--- Supplied material ---
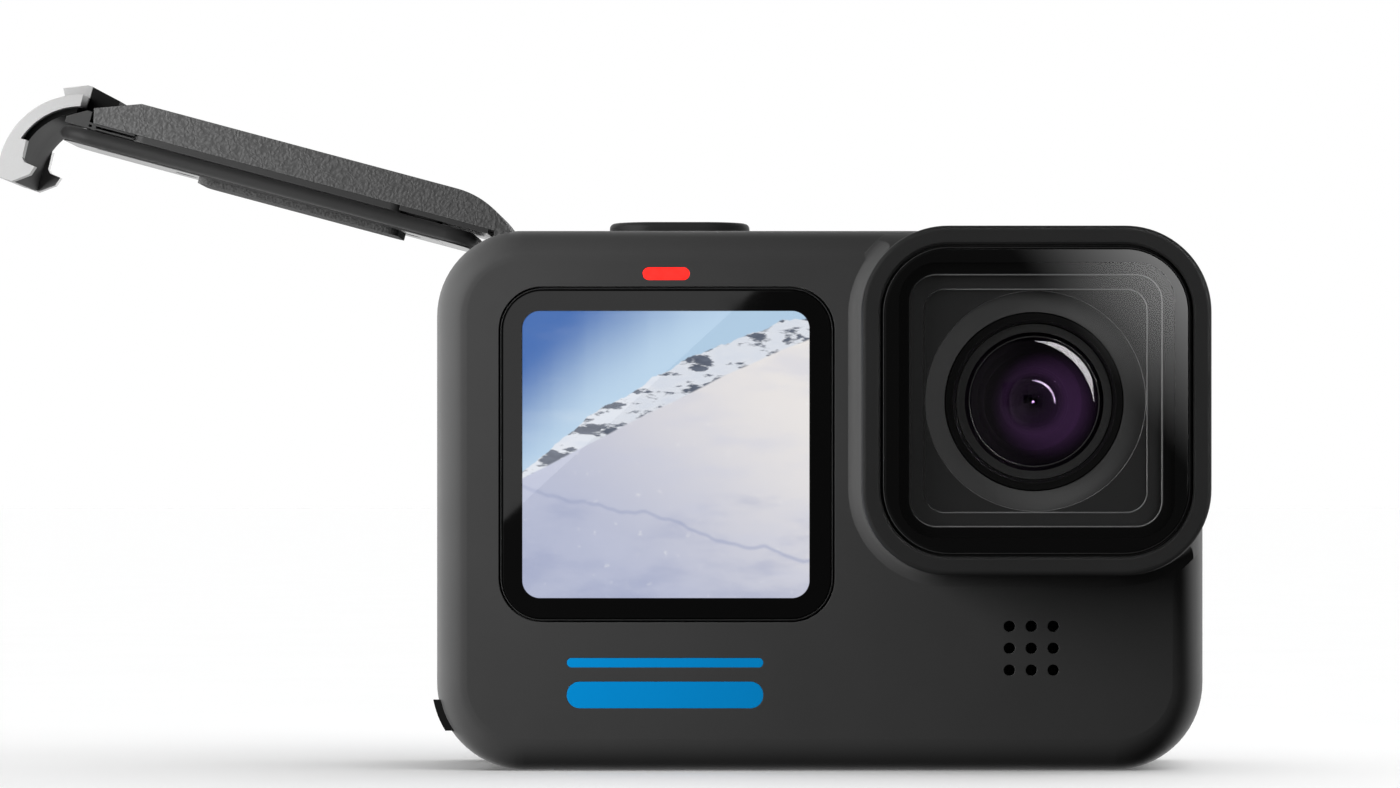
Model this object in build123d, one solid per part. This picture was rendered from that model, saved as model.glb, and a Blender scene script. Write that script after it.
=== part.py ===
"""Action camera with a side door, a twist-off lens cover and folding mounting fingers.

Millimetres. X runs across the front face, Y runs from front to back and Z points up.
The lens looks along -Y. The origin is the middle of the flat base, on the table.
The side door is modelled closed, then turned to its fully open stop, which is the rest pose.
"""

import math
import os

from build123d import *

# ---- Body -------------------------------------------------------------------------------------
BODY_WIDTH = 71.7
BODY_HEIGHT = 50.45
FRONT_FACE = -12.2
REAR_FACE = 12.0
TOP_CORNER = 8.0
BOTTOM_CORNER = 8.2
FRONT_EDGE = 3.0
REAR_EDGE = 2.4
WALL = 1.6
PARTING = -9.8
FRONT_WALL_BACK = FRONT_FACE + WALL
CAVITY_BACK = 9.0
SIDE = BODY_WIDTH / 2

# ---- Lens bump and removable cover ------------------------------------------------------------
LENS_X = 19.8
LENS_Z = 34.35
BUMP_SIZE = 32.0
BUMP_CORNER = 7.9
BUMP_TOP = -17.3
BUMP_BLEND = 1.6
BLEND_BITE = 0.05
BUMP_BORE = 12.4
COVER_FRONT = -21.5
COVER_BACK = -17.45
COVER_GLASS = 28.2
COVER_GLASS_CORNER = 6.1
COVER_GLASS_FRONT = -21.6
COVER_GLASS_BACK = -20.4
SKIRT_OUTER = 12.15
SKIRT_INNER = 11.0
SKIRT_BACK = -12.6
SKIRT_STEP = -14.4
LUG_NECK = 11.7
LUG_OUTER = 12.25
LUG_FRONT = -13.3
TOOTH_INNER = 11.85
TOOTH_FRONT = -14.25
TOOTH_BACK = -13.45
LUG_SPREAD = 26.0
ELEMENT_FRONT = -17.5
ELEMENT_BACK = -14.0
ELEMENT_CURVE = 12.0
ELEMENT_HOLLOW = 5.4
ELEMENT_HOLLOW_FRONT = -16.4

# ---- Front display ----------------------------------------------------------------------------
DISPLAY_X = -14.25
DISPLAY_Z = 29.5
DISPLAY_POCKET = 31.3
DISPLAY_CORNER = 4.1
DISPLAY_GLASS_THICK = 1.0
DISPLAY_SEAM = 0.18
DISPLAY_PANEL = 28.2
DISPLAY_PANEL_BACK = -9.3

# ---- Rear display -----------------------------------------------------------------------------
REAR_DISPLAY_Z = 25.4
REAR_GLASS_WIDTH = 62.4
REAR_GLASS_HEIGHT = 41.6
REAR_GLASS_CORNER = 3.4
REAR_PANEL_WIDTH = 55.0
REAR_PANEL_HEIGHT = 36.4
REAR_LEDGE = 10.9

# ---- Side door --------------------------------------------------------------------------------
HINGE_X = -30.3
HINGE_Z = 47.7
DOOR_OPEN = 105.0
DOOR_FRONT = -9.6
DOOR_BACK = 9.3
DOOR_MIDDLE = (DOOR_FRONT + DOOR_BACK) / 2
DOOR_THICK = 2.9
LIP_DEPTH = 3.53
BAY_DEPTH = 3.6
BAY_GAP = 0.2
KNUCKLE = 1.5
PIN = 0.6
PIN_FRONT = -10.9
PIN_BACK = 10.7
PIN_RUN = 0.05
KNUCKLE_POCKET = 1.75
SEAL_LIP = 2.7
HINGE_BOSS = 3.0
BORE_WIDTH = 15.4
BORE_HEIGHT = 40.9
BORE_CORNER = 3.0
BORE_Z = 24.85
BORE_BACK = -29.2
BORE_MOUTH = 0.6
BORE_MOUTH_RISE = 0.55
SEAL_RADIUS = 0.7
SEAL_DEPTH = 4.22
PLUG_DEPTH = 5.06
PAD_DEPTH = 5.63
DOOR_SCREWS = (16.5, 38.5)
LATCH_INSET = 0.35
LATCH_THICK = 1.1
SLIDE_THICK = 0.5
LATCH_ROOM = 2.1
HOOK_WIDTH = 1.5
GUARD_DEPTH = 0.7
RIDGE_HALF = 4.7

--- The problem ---
Reprint the data above from the opening line to the line holding "ELEMENT_HOLLOW_FRONT = -16.4", inclusive, and nothing else.

--- Solution to the problem ---
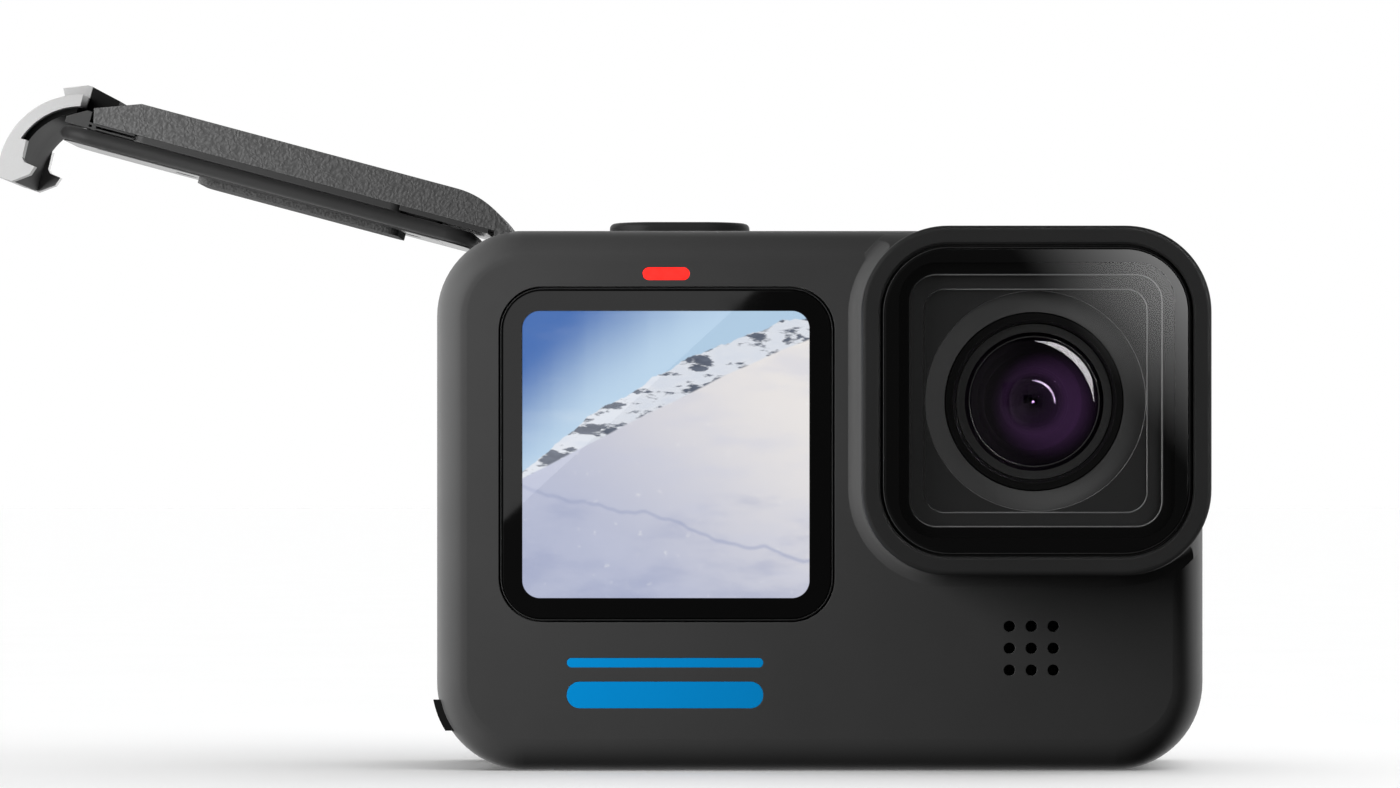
Model this object in build123d, one solid per part. This picture was rendered from that model, saved as model.glb, and a Blender scene script. Write that script after it.
=== part.py ===
"""Action camera with a side door, a twist-off lens cover and folding mounting fingers.

Millimetres. X runs across the front face, Y runs from front to back and Z points up.
The lens looks along -Y. The origin is the middle of the flat base, on the table.
The side door is modelled closed, then turned to its fully open stop, which is the rest pose.
"""

import math
import os

from build123d import *

# ---- Body -------------------------------------------------------------------------------------
BODY_WIDTH = 71.7
BODY_HEIGHT = 50.45
FRONT_FACE = -12.2
REAR_FACE = 12.0
TOP_CORNER = 8.0
BOTTOM_CORNER = 8.2
FRONT_EDGE = 3.0
REAR_EDGE = 2.4
WALL = 1.6
PARTING = -9.8
FRONT_WALL_BACK = FRONT_FACE + WALL
CAVITY_BACK = 9.0
SIDE = BODY_WIDTH / 2

# ---- Lens bump and removable cover ------------------------------------------------------------
LENS_X = 19.8
LENS_Z = 34.35
BUMP_SIZE = 32.0
BUMP_CORNER = 7.9
BUMP_TOP = -17.3
BUMP_BLEND = 1.6
BLEND_BITE = 0.05
BUMP_BORE = 12.4
COVER_FRONT = -21.5
COVER_BACK = -17.45
COVER_GLASS = 28.2
COVER_GLASS_CORNER = 6.1
COVER_GLASS_FRONT = -21.6
COVER_GLASS_BACK = -20.4
SKIRT_OUTER = 12.15
SKIRT_INNER = 11.0
SKIRT_BACK = -12.6
SKIRT_STEP = -14.4
LUG_NECK = 11.7
LUG_OUTER = 12.25
LUG_FRONT = -13.3
TOOTH_INNER = 11.85
TOOTH_FRONT = -14.25
TOOTH_BACK = -13.45
LUG_SPREAD = 26.0
ELEMENT_FRONT = -17.5
ELEMENT_BACK = -14.0
ELEMENT_CURVE = 12.0
ELEMENT_HOLLOW = 5.4
ELEMENT_HOLLOW_FRONT = -16.4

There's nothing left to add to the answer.